We broke the ice 5 minutes into the 3rd, got an insurance goal with 4 minutes left, held on with white knuckles until the buzzer sounded and we has a 2-0 victory. Next week, win or lose, our season ends, and we have to wait a few weeks before starting up again. Was this win a fluke or our things starting to go our way?

Hope springs eternal.

::is beaten to death by teammates disgusted by cheesy line::

Sunday, February 26, 2017

I Can't Hear You Over The Creaking of My Joints

There. It's right there. The front hand dips, just a little. It's a tell, a hitch that precedes him firing the lead jab. It's going to come at my head, followed by some sort of kick-punch flurry. He's young, quick, strong. A third my age and already a black belt. Deserved, too. Something he throws will get through my defenses.

Maybe.

Possibly.

Probably.

Not if I get to him first, though. Armed with this bit of forewarning I can launch a pre-emptive strike, get to him before he gets to me. Catch him in the act of throwing his strike, undefended, vulnerable. I take a small step forward and left, right arm rising to parry his punch if necessary. My head *should* be out of his line of fire anyway, but I've a litany of bloody and, occasionally, broken noses in my past.

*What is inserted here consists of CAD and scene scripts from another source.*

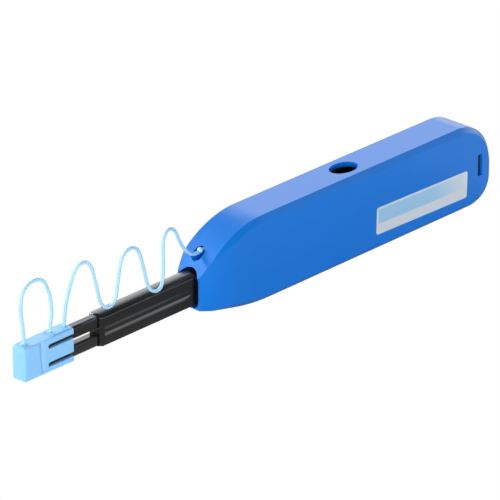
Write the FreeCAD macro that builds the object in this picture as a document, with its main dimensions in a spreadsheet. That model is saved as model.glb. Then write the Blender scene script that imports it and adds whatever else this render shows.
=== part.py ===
"""Push-action cleaning pen for duplex fibre connectors.

The pen stands on the flat underside of its case. +X runs from the cleaning tips to the back of the case,
+Z is up, and y = 0 is the plane in which the two case shells meet. The origin lies on the underside.
All lengths are millimetres and all angles are degrees.
"""
import FreeCAD, Part
import math
import os
import Sketcher
from FreeCAD import Placement, Rotation, Vector

SIZES = {
    # case
    "case_rear": 60.0,
    "case_length": 140.0,
    "case_height": 30.4,
    "case_thickness": 16.1,
    "case_wall": 1.8,
    "edge_chamfer": 1.7,
    "rear_top_round": 16.3,
    "rear_bottom_round": 9.8,
    "nose_top_round": 35.0,
    "nose_top_run": 28.0,
    "nose_bottom_round": 80.0,
    "nose_bottom_run": 31.5,
    "nose_bottom_slope": 12.0,
    "nose_plan_round": 41.0,
    "nose_plan_run": 16.0,
    "nose_block": 10.0,
    "mouth_gap_side": 1.15,
    "mouth_gap_low": 0.6,
    "mouth_gap_high": 1.2,
    "mouth_low_round": 2.4,
    "mouth_high_round": 4.1,
    "eyelet_y": 0.7,
    "eyelet_width": 4.1,
    "eyelet_height": 3.8,
    "eyelet_z": 21.9,
    "window_x": -6.3,
    "window_length": 11.4,
    "window_width": 8.0,
    "window_end_round": 3.2,
    "latch_x": 53.6,
    "latch_z": 14.6,
    "latch_width": 2.3,
    "latch_height": 7.9,
    "boss_width": 4.4,
    "boss_setback": 15.0,
    "boss_from_edge": 6.0,
    "pin_width": 2.0,
    "pin_length": 3.0,
    # label
    "label_x": 24.2,
    "label_z": 10.2,
    "label_length": 45.5,
    "label_height": 9.7,
    "label_thickness": 0.12,
    "label_corner": 0.9,
    "label_tilt": 1.3,
    # nozzle and tips
    "nozzle_z": 11.6,
    "tip_pitch": 6.25,
    "tip_width": 3.46,
    "tip_height": 4.32,
    "tip_bevel": 0.66,
    "tip_front": -146.6,
    "tip_bore": 2.4,
    "tip_front_bevel": 0.2,
    "tip_seat": 20.0,
    "core_width": 1.25,
    "core_setback": 1.2,
    "core_travel": 1.5,
    "collar_width": 3.2,
    "collar_length": 1.2,
    "thread_width": 0.4,
    "tip_spring_length": 9.0,
    "tip_spring_wire": 0.35,
    "sleeve_front": -122.8,
    "sleeve_width": 6.3,
    "sleeve_side_height": 9.8,
    "sleeve_crown": 0.8,
    "sleeve_crown_rim": 0.7,
    "sleeve_corner": 0.45,
    "sleeve_wall": 0.75,
    "sleeve_web": 1.5,
    "web_hole": 2.4,
    "rim_length": 0.9,
    "rim_bevel": 0.85,
    "rim_drop": 0.1,
    "groove_height": 3.2,
    "groove_depth": 0.5,
    "groove_start": 1.6,
    "groove_length": 36.0,
    "groove_fade": 4.0,
    "flange_length": 2.0,
    "flange_lip": 0.7,
    # guide cap and lid
    "cap_rear": -134.9,
    "cap_length": 13.8,
    "lid_length": 7.8,
    "cap_width": 5.8,
    "cap_height": 11.6,
    "cap_round": 0.55,
    "cap_slot_height": 1.55,
    "cap_slot_length": 11.1,
    "lid_round": 0.9,
    "spigot_length": 1.5,
    "spigot_wall": 1.1,
    "scoop_length": 1.9,
    "scoop_rear_length": 1.4,
    "scoop_low_share": 0.3,
    "scoop_depth": 0.6,
    "scoop_margin": 1.2,
    "pad_height": 0.4,
    "pad_length": 8.2,
    "pad_width": 4.2,
    "lid_boss_setback": 2.7,
    "lid_boss_width": 1.9,
    "strap_width": 1.15,
    "toggle_width": 1.9,
    "toggle_setback": 6.0,
    "toggle_y": 0.5,
    "toggle_z": 23.0,
    "toggle_stem": 0.95,
    # carriage and reels
    "carriage_gap": 0.35,
    "carriage_margin": 0.4,
    "carriage_nose_high": 15.7,
    "carriage_nose_drop": 7.2,
    "carriage_nose_low": 21.7,
    "carriage_nose_rise": 3.8,
    "front_post_x": 22.0,
    "block_wall": 0.9,
    "rear_wall_height": 12.0,
    "peg_length": 8.0,
    "post_width": 2.4,
    "post_pin_width": 1.6,
    "guide_width": 1.4,
    "plate_thickness": 1.6,
    "cover_thickness": 1.2,
    "reel_z": 14.6,
    "take_up_x": -10.0,
    "supply_x": 14.5,
    "axle_width": 5.0,
    "flange_width": 21.6,
    "reel_flange": 0.7,
    "reel_neck": 1.0,
    "winding_length": 1.85,
    "take_up_hub": 9.0,
    "take_up_winding_width": 13.0,
    "supply_hub": 10.0,
    "supply_winding_width": 18.0,
    "reel_right": 1.9,
    "ratchet_width": 10.4,
    "ratchet_depth": 0.8,
    "ratchet_teeth": 16,
    "ratchet_length": 1.1,
    "brake_thickness": 0.3,
    # gear, rack and spring
    "gear_module": 0.8,
    "gear_teeth": 22,
    "gear_left": 2.1,
    "gear_length": 1.9,
    "gear_rim": 0.8,
    "rack_teeth": 13,
    "backlash": 0.12,
    "spring_width": 7.2,
    "spring_wire": 0.7,
    "spring_turns": 9,
    "tip_spring_turns": 7,
    "anchor_length": 1.6,
    "anchor_height": 12.0,
    "anchor_peg_length": 5.3,
    "wall_x": 26.4,
    "wall_length": 1.6,
    # clearances
    "fit": 0.05,
    "gap": 0.3,
}

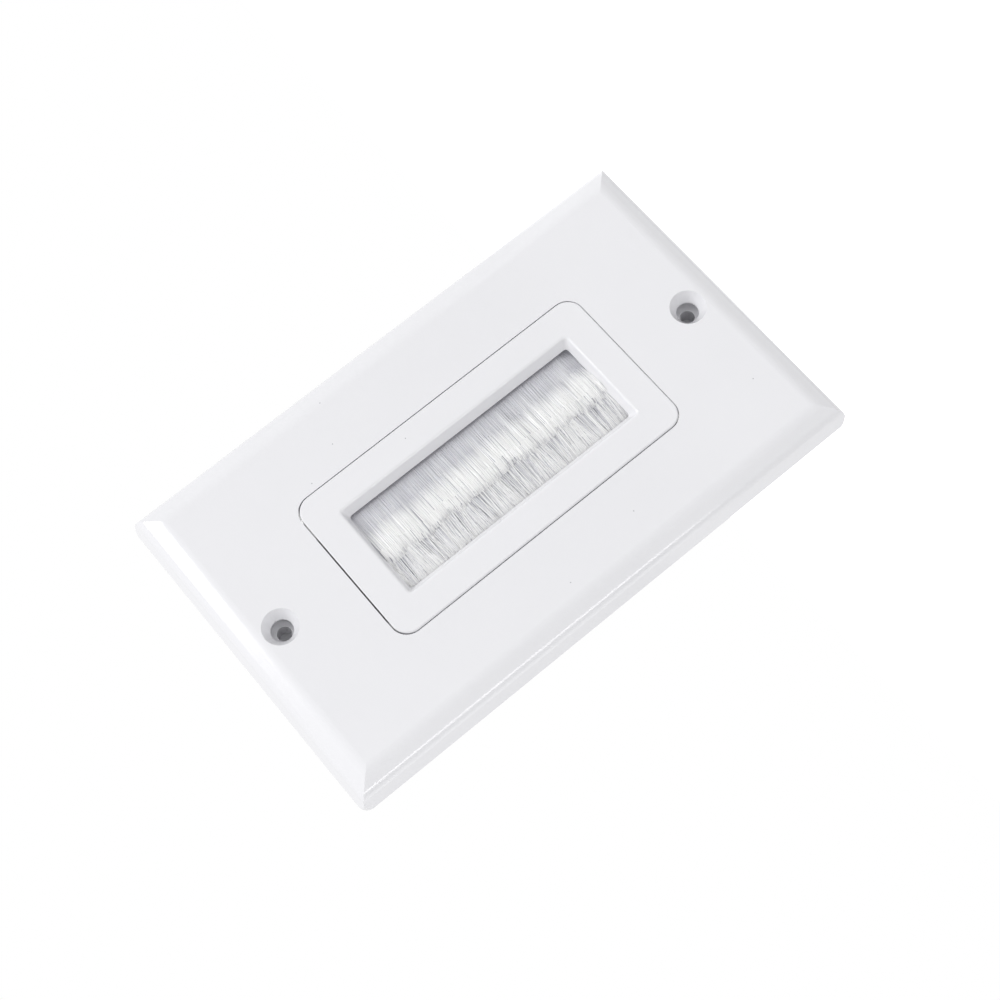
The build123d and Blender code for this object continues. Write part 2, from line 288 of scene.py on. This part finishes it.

His glove barely kisses my cheek, exactly what I want. My left hand is pistoning out, fingers closing so that it will be a fist at the point of impact against the side of his head. My hips twist, my foot gives a slight pivot, and my right hand is cocked and ready to provide a follow up that surely won't be needed. We're only sparring in a martial arts class so I'll pull the punch some when it hits. Don't want to knock this kid into tomorrow or anything. He probably has a trig test after study hall or something. Hopefully this won't scramble his thinking too much.

My strike doesn't land. In that fascinating way the brain processes information with unfathomable speed and accuracy, I realize that not only has he gotten his right arm back in enough time to block me but his left is already flickering in like a branch of lightning. I sidestep as I angle my right arm, hoping to be able to ward off his blow, feeling like I'm moving through mud.

Welcome to being old.

Well, not old, exactly, but at 48 I'm no spring chicken. My martial arts class is full of spring chickens, and if there's a more sobering herald of being middle aged than having a fifteen-year-old mop the floor with you I'd like to hear it. Making it even more of an ego check is that when I used to train 20-some-odd years ago, I was better. Much better. And not just at sparring, but at grappling as well. My old style focused heavily on jiu-jitsu and my groundwork was solid.

Now? I get eaten alive. Two of my fellow students are in their thirties, a good 8-10 inches shorter than me, and in various states of physical disrepair. They both have wrestling backgrounds and they flat-out destroy me when we tangle up. My long legs become ungainly, troublesome. All those locks that used to be there for me are elusive, ghosts on the wind. I no longer fight to dominate in class, but rather to learn and survive.

Comes with the territory, I guess, as the years stack up like cordwood. It's not as sharp a sting in hockey, where my limited experience is a feasible excuse for stinking up the joint. But as I gaze over at my retired rugby cleats I can't help but remember how in college we'd drink 'til 2 or 3 am the night before a match, catch a few hours sleep, and roll out for 80 minutes of running around the pitch in the morning. It wasn't only age that caused me to walk away from rugby, but even at 43 I'd felt the repercussions each Sunday after a match. I have friends my age still playing. Good for them. I don't have enough meat on my bones for that kind of beating anymore.

Instead I do my best to keep teenagers from dropping me with spinning back hook kicks that I couldn't pull off without aid from an elaborate system of weights and pulleys. I try to fight smarter, make use of the deceit that comes with being elderly. Keep moving away from their strong side. Stand as a southpaw. Use my long legs to fend, block, counter. Look much more confident than I am.

And wear a cup. Always. Slowing of reflexes may be a side effect of aging, but so is wisdom.